In 2009, Deepti realised she would have better opportunities in the US. She joined the business school at Southern Methodist University in Dallas. She interned and worked at early-stage VC firms like Silver Creek Venture Partners and Oppenheimer Funds to gain more management experience. It was here that she got extremely excited about VCs, start-ups, and the greatest companies being created.
Deepti says one of the constants was “I was always one of the few women on the teams”. She was managing teams of people in high-pressure situations with millions of dollars at stake. Being the only woman and one of the youngest on the team meant there was bias, and it took time for clients and her teammates to take her seriously. Despite these challenges, Deepti developed a thicker skin and learned not to take no for an answer, a trait that would serve her well as a founder.

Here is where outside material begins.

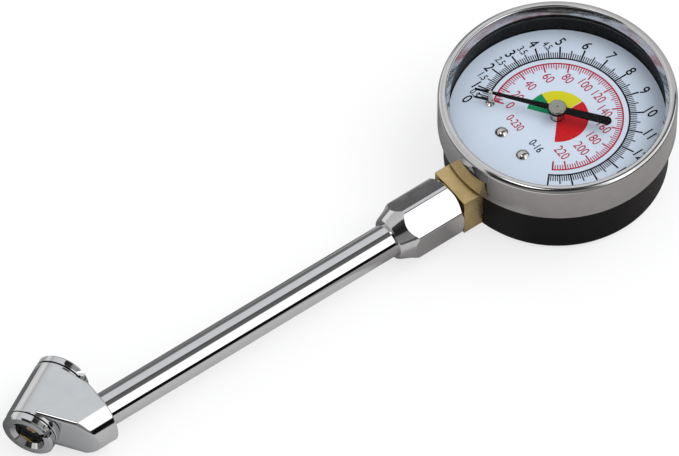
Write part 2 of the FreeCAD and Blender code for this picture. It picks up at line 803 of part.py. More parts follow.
def chuck_body():
    """Head cylinder with a flat-sided web that runs to the round barrel on the tube."""
    radius, half, end = D["head_radius"], D["head_half_length"], D["barrel_end"]
    height, side = D["tube_height"], D["barrel_radius"]
    low, tall = height - radius + D["web_relief"], (radius - D["web_relief"]) * 2
    front, rear = head_point(D["web_setback"] - half), head_point(half - D["web_setback"])
    corner = (-end - D["web_front_run"], -side)
    web_sketch = DOC.addObject("Sketcher::SketchObject", "web_sketch")
    outline(web_sketch, [front, corner, (-end, -side), (-end, D["web_rear_width"]), rear])
    put(web_sketch, 0, 0, low)
    web = DOC.addObject("Part::Extrusion", "web")
    web.Base, web.Solid, web.DirMode = web_sketch, True, "Normal"
    web.LengthFwd = float(tall)
    bind(web, "LengthFwd", tall)
    barrel = cylinder("barrel", side, radius * 3, -end, 0, height, ALONG_TUBE)
    shelf = box("web_side", (-D["head_x"] - radius * 2, 0, 0), (-end, radius * 3, height * 2))
    shoulder = common("shoulder", web, join("web_limits", [barrel, shelf]))
    shoulder.Refine = True
    DOC.recompute()
    nose = rounded("web_nose", shoulder, nose_edges(front, corner))
    ends = rounded("web_ends", nose, end_edges(rear))
    start = head_point(-half)
    head = turned("head", [(0, 0), (radius, 0), (radius, half * 2), (0, half * 2)])
    for end_face in (0, half * 2):
        dress(head, "Fillet", ring_edge(radius, end_face), D["head_edge"])
    put(head, start[0], start[1], height, FACING_REAR)
    return keep(cut("chuck_body", join("chuck_blank", [ends, head]), chuck_bores()))


def rounded(label, base, radii):
    """Round the edges for which a function of the edge's ends gives two radii."""
    item = DOC.addObject("Part::Fillet", label)
    item.Base = base
    chosen = []
    for number, edge in enumerate(base.Shape.Edges, start=1):
        ends = [v.Point for v in edge.Vertexes]
        found = radii(edge, ends[0], ends[-1])
        if found:
            chosen.append((number, *found))
    if not chosen:
        raise ValueError(f"no edge to round on {label}")
    item.Edges = chosen
    DOC.recompute()
    return item


def nose_edges(front, corner):
    """The front wall's rim: a small round above, growing round the nose to a large one below."""
    middle, small, large = float(D["tube_height"]), D["web_top_edge"].value, D["web_low_edge"].value
    wide = float(D["nose_edge"])
    foot, tip = [Vector(float(as_size(p[0])), float(as_size(p[1])), 0) for p in (front, corner)]
    along = (tip - foot).normalize()

    def radii(edge, first, last):
        for point in (first, last):
            offset = Vector(point.x, point.y, 0) - foot
            if (offset - along * offset.dot(along)).Length > 1e-3:
                return None
        if abs(first.z - last.z) < 1e-6:
            return (small, small) if first.z > middle else (large, large)
        if isinstance(edge.Curve, Part.Ellipse):
            def size(point):
                if abs(point.z - middle) < 1e-3:
                    return wide
                return small if point.z > middle else large
            return size(first), size(last)
        return None

    return radii


def end_edges(rear):
    """The rims of the tube's end and of the rear side, above and below."""
    size, end = float(D["barrel_edge"]), -float(D["barrel_end"])
    far = float(as_size(rear[1]))

    def radii(edge, first, last):
        at_end = [abs(p.x - end) < 1e-3 for p in (first, last)]
        level = abs(first.z - last.z) < 1e-6
        if all(at_end) and (level or isinstance(edge.Curve, Part.Circle)):
            return size, size
        at_rear = [abs(p.y - far) < 1e-3 for p in (first, last)]
        if level and any(at_end) and any(at_rear):
            return size, size
        return None

    return radii


def chuck_bores():
    height = D["tube_height"]
    seat_depth = D["head_half_length"] - D["seal_seat"] + OVERRUN
    chamber_length = D["seal_seat"] - D["web_half"] + OVERRUN
    tools = []
    for sign, turn in ((1, FACING_REAR), (-1, FACING_FRONT)):
        x, y = head_point(sign * D["seal_seat"])
        tools.append(cylinder("seal_seat", D["seal_radius"] + 0.05, seat_depth, x, y, height, turn))
        x, y = head_point(sign * D["web_half"])
        tools.append(cylinder("chamber", D["chamber_radius"], chamber_length, x, y, height, turn))
    x, y = head_point(-D["web_half"] - OVERRUN)
    tools.append(cylinder("web_hole", D["web_hole"], (D["web_half"] + OVERRUN) * 2, x, y, height,
                          FACING_REAR))
    tools.append(cylinder("tube_socket", D["tube_radius"] + D["fit_clearance"], D["socket_depth"] + OVERRUN,
                          -D["barrel_end"] + OVERRUN, 0, height, ALONG_TUBE))
    tools.append(cylinder("socket_end", D["gas_bore"], 1.4, -D["tube_end"], 0, height, ALONG_TUBE))
    x, y = head_point(-D["passage_station"])
    across = Rotation(Vector(0, 0, 1), HEAD_SIDE * -1)
    tools.append(cylinder("passage", D["passage_radius"], D["head_y"], x, y, height, across))
    return join("chuck_bores", tools)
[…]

She had her son in 2013, and this pivotal moment led her to start her own business. In 2015, Deepti started My Ally with a friend from IIT Madras. It began as an AI-powered executive assistant that would set up meetings through NLP and ML, which was a personal pain point throughout Deepti's business life. This evolved to recruiting point automation solutions, where they focused on building AI in business scenarios that needed accuracy. Today, My Ally automates millions of conversations and provides over 70% efficiency gains for customers.
“We are here for a reason and should not feel the imposter syndrome where we believe we don’t belong. We deserve our place.” Deepti is now focused on building strong and responsible tech, and she advises all women techies to believe in themselves. She adds that techies must create products that create good for the community.
Deepti's passion for science, entrepreneurship, and innovation has been the driving force behind her success. Her ability to stand up for herself and focus on the user's needs has broken barriers and set an example for women in the tech industry. Deepti Yennireddy's journey serves as an inspiration to anyone who dreams of creating something extraordinary.